Amazon doesn't publish exact spend thresholds or performance benchmarks publicly. That's intentional. The requirements evolve as Amazon Ads grows, and Amazon adjusts standards to keep the Verified tier selective.
What Verified Partner Status Requires
Verified Partners don't just spend a lot on Amazon Ads. They have to meet multiple criteria across spend, certifications, performance, and capabilities.
Spend thresholds
Verified Partners manage significant advertising budgets across multiple clients. Amazon measures both total managed spend and spend distribution (no single client can dominate the portfolio). This ensures the agency has experience scaling campaigns across different categories, budgets, and business models.
Certifications
Team members must hold current Amazon Ads certifications across Sponsored Products, Sponsored Brands, Sponsored Display, and Amazon DSP. These aren't easy certifications. They test tactical execution, auction mechanics, bidding strategies, and campaign optimization across Amazon's full ad stack.
Performance reviews
Amazon evaluates campaign performance across the agency's client base.
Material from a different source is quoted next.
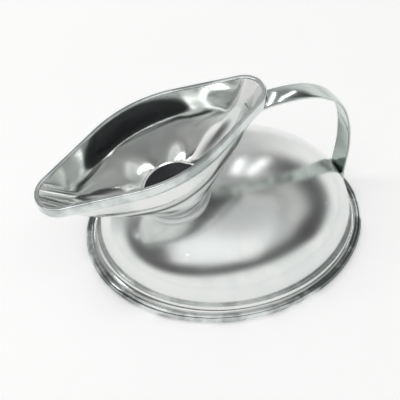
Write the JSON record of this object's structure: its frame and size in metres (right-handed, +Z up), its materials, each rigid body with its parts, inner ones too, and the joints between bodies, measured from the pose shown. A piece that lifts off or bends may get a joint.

This includes metrics like ROAS, conversion rates, and spend efficiency. Agencies that consistently underperform relative to benchmarks don't make it to Verified (or don't stay there).
Capability assessments
Amazon reviews the agency's technical capabilities, including API integrations, automation tools, reporting infrastructure, and team structure. Verified Partners are expected to have mature operations, not just a few people running manual campaigns.
Re-evaluation
Verified status isn't permanent. Amazon re-evaluates partners regularly. Agencies that lose clients, see spend decline, or fail performance reviews get demoted or removed from the network.
SupplyKick's credentials: We've held Verified Partner status since 2019. We've managed over $100 million in Amazon Ads spend, maintain certifications across the full ad platform, and work with clients ranging from emerging brands to established CPG companies.
How Brands Should Evaluate Partner Credentials
Verified Partner status is useful signal, but it's not the only thing that matters when evaluating an agency. Here's how to use it alongside other factors.
Check current status, not past status
Some agencies claim Verified Partner status based on credentials they used to hold. The Amazon Ads Partner Directory (advertising.amazon.com/partners/directory) shows current, active partners. If an agency isn't listed there with Verified status, they don't have it now, regardless of what their website says.
Ask about spend scale and client mix
Verified status requires high spend across multiple clients. Ask how much the agency manages total, how many clients they work with, and what categories they cover. An agency that spends $10M with one massive client has less transferable experience than one managing $5M across 20 clients in different categories.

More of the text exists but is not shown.